Your grocery habits can tell you a lot about your garden priorities.
Leave Room for Pleasure
Now, a garden does not have to be purely practical to deserve space.
You are allowed to grow things because they are beautiful, fun, nostalgic, or interesting. You are allowed to try something just because you want to. You are allowed to plant one ridiculous thing every season for no reason other than delight.
That is not wasteful. That is part of the joy of gardening.
The point is simply not to let those fun extras crowd out the crops that actually serve your kitchen and your table. A wise garden usually has both:
- useful staples
- a little room for joy
That is a much healthier balance than either grim utility or total chaos.
The Best Garden Is the One You Use
At the end of the day, the most successful garden is not the one that impresses people most. It is the one that gets harvested, cooked, enjoyed, preserved, and appreciated.
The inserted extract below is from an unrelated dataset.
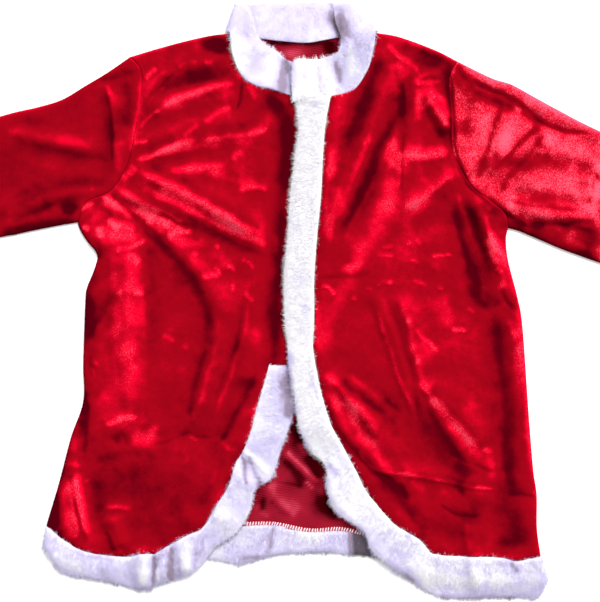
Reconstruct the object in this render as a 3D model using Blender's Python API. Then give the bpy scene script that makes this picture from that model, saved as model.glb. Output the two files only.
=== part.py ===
"""The jacket of a santa suit, laid flat and face up on a level surface: velvet fronts, back and
sleeves, a plush stand collar, and plush bands down the fronts and round the hem.

Tables and sizes are in millimetres, and meshes in metres. +X is to the right of someone looking
down at the jacket, +Y runs from the hem to the collar and +Z is up. The words right and left are
the wearer's, so the right front lies at -X. The origin is the middle of the outline, on the
surface that the jacket lies on.
"""

from collections import namedtuple

import bpy
import numpy as np

MM = 0.001

# ---------------------------------------------------------------- driving sizes
VELVET = 1.8  # thickness of the velvet with its pile
PLUSH = 7.0  # thickness of a doubled plush band with its pile
COLLAR_PLUSH = 5.6  # the collar's, pressed flatter
SEAM_GAP = 0.3  # between pieces that are sewn together, and between layers that touch
LOFT = 3.0  # how far the upper layer stands off the lower one, away from its edges
LOFT_WIDTH = 15.0  # distance in which it comes down to an edge
SEAM_RISE = 0.8  # how far it still stands off at a band or the collar
PAD_WIDTH = 9.0  # width of the rounded border of a band
PAD_EDGE = 0.4  # share of its thickness that a band has at its very edge
PRESSED_SHARE = 0.55  # share of its thickness that plush keeps under more plush
FOLD_AT_EDGE = 0.25  # share of its height that a fold keeps at the outline
EDGE_STEP = 4.0  # first step in from a sleeve's folded edge
FOLD_RISES = 0.22  # share of its length in which a fold rises
FOLD_FALLS = 0.3  # and in which it dies out
WRAP_STEPS = 4  # steps round a fold of the collar
SMOOTH_ANGLE = 50  # faces that meet at less than this many degrees are shaded as one

ON_BACK = VELVET + SEAM_GAP  # underside of what lies on the back
OVER_BACK_BAND = 1.0  # gap under what lies on the back's band
ON_RIGHT_FRONT = VELVET + SEAM_GAP  # further up, of what lies on the right front
ON_RIGHT_BAND = PLUSH * PRESSED_SHARE + 2 * SEAM_GAP  # and on the right front's band
ON_BACK_COLLAR = COLLAR_PLUSH + 1.0  # underside of the collar's front where it lies on its back

Ramp = namedtuple("Ramp", "start width")  # where a smooth change starts, and how far down it runs
ONTO_BACK_BAND = Ramp(84, 80)  # from the back band's sewn edge, along Y
OFF_BACK_BAND = Ramp(-3, 30)  # from the back band's free edge, along Y
FULL_BACK_BAND_FROM = Ramp(-90, 45)  # along X, where the back's band is pressed under the right front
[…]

If your garden gives you food you really use, then it is doing its job. If it is full of things nobody wants, then even a beautiful harvest can start feeling like work instead of blessing.
So when you plan the garden, start with the kitchen. Start with the meals. Start with the people eating the food.
That is where a useful garden begins.
Final Thoughts
Before you decide what to grow, ask what you actually eat. Look at your meals, your grocery habits, your favorite foods, and the crops that truly earn their place in your kitchen. Plan for fresh use, preservation, and the real quantity your household will use, not just what sounds good on paper.
Because the best garden is not the one that grows the most things. It is the one that grows the things you are genuinely glad to have.